### SUPPLIED DATA:
------------------------------------------------------------------------
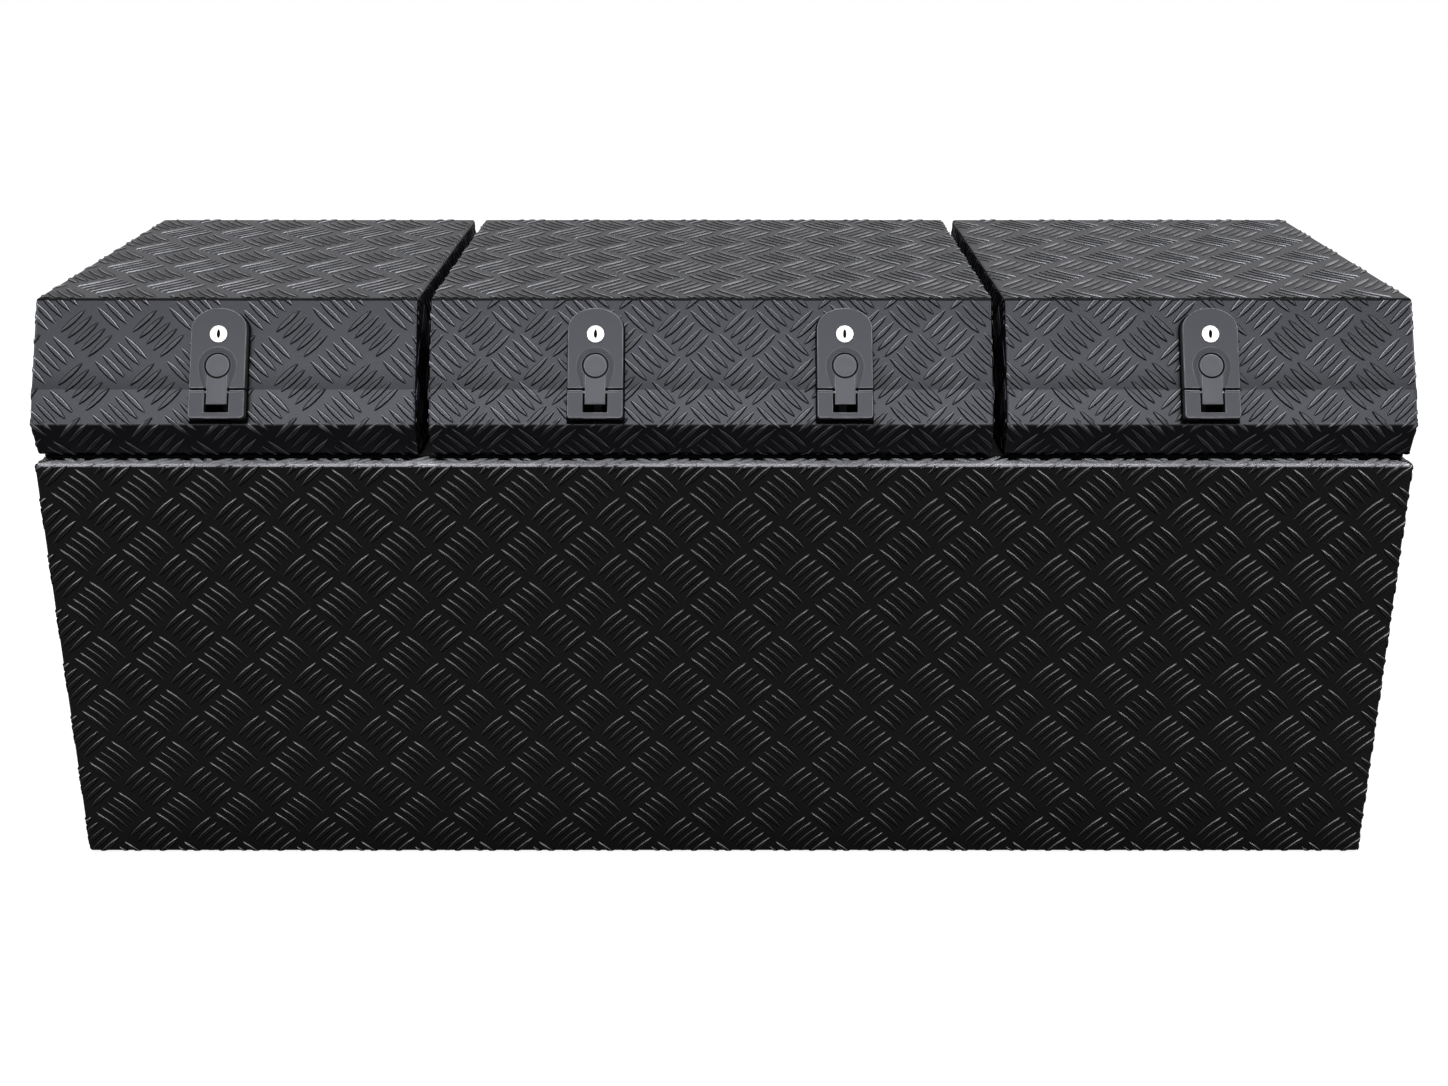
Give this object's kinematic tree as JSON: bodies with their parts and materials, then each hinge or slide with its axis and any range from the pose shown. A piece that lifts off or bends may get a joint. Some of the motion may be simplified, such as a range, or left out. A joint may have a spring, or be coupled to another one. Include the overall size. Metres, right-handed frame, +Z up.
{
  "type": "caravan tool box",
  "caption": "Long tread plate tool box with side by side hinged lids, sloping fronts, push latches with key cylinders and gas struts.",
  "frame": {"origin": "middle of the underside of the whole box, on the surface it stands on", "axes": "+X to the right along the box as its latches are seen, +Y from the front to the hinges at the back, +Z up"},
  "size_m": [1.4, 0.5254, 0.606],
  "materials": {
    "tread_plate": "satin",
    "plain_sheet": "satin",
    "latch_casting": "satin",
    "bright_metal": "polished",
    "steel": "satin",
    "hinge_steel": "satin",
    "strut_black": "satin",
    "rubber": "matte"
  },
  "bodies": {
    "tub": {"tub": "tread_plate", "divider_left": "plain_sheet", "divider_right": "plain_sheet", "seal_left": "rubber", "seal_middle": "rubber", "seal_right": "rubber", "hinge_tub_leaf_left": "hinge_steel", "hinge_tub_leaf_middle": "hinge_steel", "hinge_tub_leaf_right": "hinge_steel", "hinge_pin_left": "hinge_steel", "hinge_pin_middle": "hinge_steel", "hinge_pin_right": "hinge_steel", "strut_foot_1": "steel", "strut_foot_2": "steel", "strut_foot_3": "steel", "strut_foot_4": "steel"},
    "left_lid": {"lid_left": "tread_plate", "hinge_lid_leaf_left": "hinge_steel", "latch_housing_1": "latch_casting", "lever_pin_1": "steel", "strut_stud_1": "steel"},
    "middle_lid": {"lid_middle": "tread_plate", "hinge_lid_leaf_middle": "hinge_steel", "latch_housing_2": "latch_casting", "latch_housing_3": "latch_casting", "lever_pin_2": "steel", "lever_pin_3": "steel", "strut_stud_2": "steel", "strut_stud_3": "steel"},
    "right_lid": {"lid_right": "tread_plate", "hinge_lid_leaf_right": "hinge_steel", "latch_housing_4": "latch_casting", "lever_pin_4": "steel", "strut_stud_4": "steel"},
    "lever_1": {"latch_lever_1": "latch_casting"},
    "button_1": {"push_button_1": "latch_casting"},
    "cylinder_1": {"key_cylinder_1": "bright_metal"},
    "hook_body_1": {"hook_1": "steel"},
    "lever_2": {"latch_lever_2": "latch_casting"},
    "button_2": {"push_button_2": "latch_casting"},
    "cylinder_2": {"key_cylinder_2": "bright_metal"},
    "hook_body_2": {"hook_2": "steel"},
    "lever_3": {"latch_lever_3": "latch_casting"},
    "button_3": {"push_button_3": "latch_casting"},
    "cylinder_3": {"key_cylinder_3": "bright_metal"},
    "hook_body_3": {"hook_3": "steel"},
    "lever_4": {"latch_lever_4": "latch_casting"},
    "button_4": {"push_button_4": "latch_casting"},
    "cylinder_4": {"key_cylinder_4": "bright_metal"},
    "hook_body_4": {"hook_4": "steel"},
    "tube_1": {"strut_tube_1": "strut_black"},
    "rod_1": {"strut_rod_1": "bright_metal"},
    "tube_2": {"strut_tube_2": "strut_black"},
    "rod_2": {"strut_rod_2": "bright_metal"},
    "tube_3": {"strut_tube_3": "strut_black"},
    "rod_3": {"strut_rod_3": "bright_metal"},
    "tube_4": {"strut_tube_4": "strut_black"},
    "rod_4": {"strut_rod_4": "bright_metal"}
  },
  "joints": [
    {"name": "left_lid_hinge", "type": "hinge", "parent": "tub", "child": "left_lid", "pos_m": [-0.505, 0.26, 0.452], "axis": [-1, 0, 0], "range_deg": [0, 80]},
    {"name": "middle_lid_hinge", "type": "hinge", "parent": "tub", "child": "middle_lid", "pos_m": [-0.013, 0.26, 0.452], "axis": [-1, 0, 0], "range_deg": [0, 80]},
    {"name": "right_lid_hinge", "type": "hinge", "parent": "tub", "child": "right_lid", "pos_m": [0.492, 0.26, 0.452], "axis": [-1, 0, 0], "range_deg": [0, 80]},
    {"name": "lever_1_hinge", "type": "hinge", "parent": "left_lid", "child": "lever_1", "pos_m": [-0.50812, -0.24658, 0.522], "axis": [-1, 0, 0], "range_deg": [0, 75]},
    {"name": "button_1_push", "type": "slide", "parent": "left_lid", "child": "button_1", "axis": [0, 0.8771, -0.4803], "range_m": [0, 0.003]},
    {"name": "cylinder_1_turn", "type": "hinge", "parent": "left_lid", "child": "cylinder_1", "pos_m": [-0.50812, -0.21068, 0.57007], "axis": [0, -0.8771, 0.4803], "range_deg": [0, 90]},
    {"name": "hook_1_swing", "type": "hinge", "parent": "left_lid", "child": "hook_body_1", "pos_m": [-0.50812, -0.2153, 0.51582], "axis": [-1, 0, 0], "range_deg": [0, 6]},
    {"name": "lever_2_hinge", "type": "hinge", "parent": "middle_lid", "child": "lever_2", "pos_m": [-0.12912, -0.24658, 0.522], "axis": [-1, 0, 0], "range_deg": [0, 75]},
    {"name": "button_2_push", "type": "slide", "parent": "middle_lid", "child": "button_2", "axis": [0, 0.8771, -0.4803], "range_m": [0, 0.003]},
    {"name": "cylinder_2_turn", "type": "hinge", "parent": "middle_lid", "child": "cylinder_2", "pos_m": [-0.12912, -0.21068, 0.57007], "axis": [0, -0.8771, 0.4803], "range_deg": [0, 90]},
    {"name": "hook_2_swing", "type": "hinge", "parent": "middle_lid", "child": "hook_body_2", "pos_m": [-0.12912, -0.2153, 0.51582], "axis": [-1, 0, 0], "range_deg": [0, 6]},
    {"name": "lever_3_hinge", "type": "hinge", "parent": "middle_lid", "child": "lever_3", "pos_m": [0.12142, -0.24658, 0.522], "axis": [-1, 0, 0], "range_deg": [0, 75]},
    {"name": "button_3_push", "type": "slide", "parent": "middle_lid", "child": "button_3", "axis": [0, 0.8771, -0.4803], "range_m": [0, 0.003]},
    {"name": "cylinder_3_turn", "type": "hinge", "parent": "middle_lid", "child": "cylinder_3", "pos_m": [0.12142, -0.21068, 0.57007], "axis": [0, -0.8771, 0.4803], "range_deg": [0, 90]},
    {"name": "hook_3_swing", "type": "hinge", "parent": "middle_lid", "child": "hook_body_3", "pos_m": [0.12142, -0.2153, 0.51582], "axis": [-1, 0, 0], "range_deg": [0, 6]},
    {"name": "lever_4_hinge", "type": "hinge", "parent": "right_lid", "child": "lever_4", "pos_m": [0.48909, -0.24658, 0.522], "axis": [-1, 0, 0], "range_deg": [0, 75]},
    {"name": "button_4_push", "type": "slide", "parent": "right_lid", "child": "button_4", "axis": [0, 0.8771, -0.4803], "range_m": [0, 0.003]},
    {"name": "cylinder_4_turn", "type": "hinge", "parent": "right_lid", "child": "cylinder_4", "pos_m": [0.48909, -0.21068, 0.57007], "axis": [0, -0.8771, 0.4803], "range_deg": [0, 90]},
    {"name": "hook_4_swing", "type": "hinge", "parent": "right_lid", "child": "hook_body_4", "pos_m": [0.48909, -0.2153, 0.51582], "axis": [-1, 0, 0], "range_deg": [0, 6]},
    {"name": "strut_1_foot", "type": "hinge", "parent": "tub", "child": "tube_1", "pos_m": [-0.672, 0.17296, 0.367], "axis": [-1, 0, 0], "range_deg": [0, 71.48]},
    {"name": "strut_1_slide", "type": "slide", "parent": "tube_1", "child": "rod_1", "axis": [0, -0.865, 0.5018], "range_m": [0, 0.1485]},
    {"name": "strut_2_foot", "type": "hinge", "parent": "tub", "child": "tube_2", "pos_m": [-0.271, 0.17296, 0.367], "axis": [-1, 0, 0], "range_deg": [0, 71.48]},
    {"name": "strut_2_slide", "type": "slide", "parent": "tube_2", "child": "rod_2", "axis": [0, -0.865, 0.5018], "range_m": [0, 0.1485]},
    {"name": "strut_3_foot", "type": "hinge", "parent": "tub", "child": "tube_3", "pos_m": [0.245, 0.17296, 0.367], "axis": [-1, 0, 0], "range_deg": [0, 71.48]},
    {"name": "strut_3_slide", "type": "slide", "parent": "tube_3", "child": "rod_3", "axis": [0, -0.865, 0.5018], "range_m": [0, 0.1485]},
    {"name": "strut_4_foot", "type": "hinge", "parent": "tub", "child": "tube_4", "pos_m": [0.672, 0.17296, 0.367], "axis": [-1, 0, 0], "range_deg": [0, 71.48]},
    {"name": "strut_4_slide", "type": "slide", "parent": "tube_4", "child": "rod_4", "axis": [0, -0.865, 0.5018], "range_m": [0, 0.1485]}
  ],
  "couplings": [
    {"joint": "strut_1_foot", "follows": "left_lid_hinge", "ratio": 0.88721},
    {"joint": "strut_1_slide", "follows": "left_lid_hinge", "m_per_rad": 0.10564},
    {"joint": "strut_2_foot", "follows": "middle_lid_hinge", "ratio": 0.88721},
    {"joint": "strut_2_slide", "follows": "middle_lid_hinge", "m_per_rad": 0.10564},
    {"joint": "strut_3_foot", "follows": "middle_lid_hinge", "ratio": 0.88721},
    {"joint": "strut_3_slide", "follows": "middle_lid_hinge", "m_per_rad": 0.10564},
    {"joint": "strut_4_foot", "follows": "right_lid_hinge", "ratio": 0.88721},
    {"joint": "strut_4_slide", "follows": "right_lid_hinge", "m_per_rad": 0.10564}
  ]
}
------------------------------------------------------------------------
### WHAT YOU HAVE TO DO:
From the listing above, collect every line that mentions the word "with".

### OUTPUT:
Give this object's kinematic tree as JSON: bodies with their parts and materials, then each hinge or slide with its axis and any range from the pose shown. A piece that lifts off or bends may get a joint. Some of the motion may be simplified, such as a range, or left out. A joint may have a spring, or be coupled to another one. Include the overall size. Metres, right-handed frame, +Z up.
  "caption": "Long tread plate tool box with side by side hinged lids, sloping fronts, push latches with key cylinders and gas struts.",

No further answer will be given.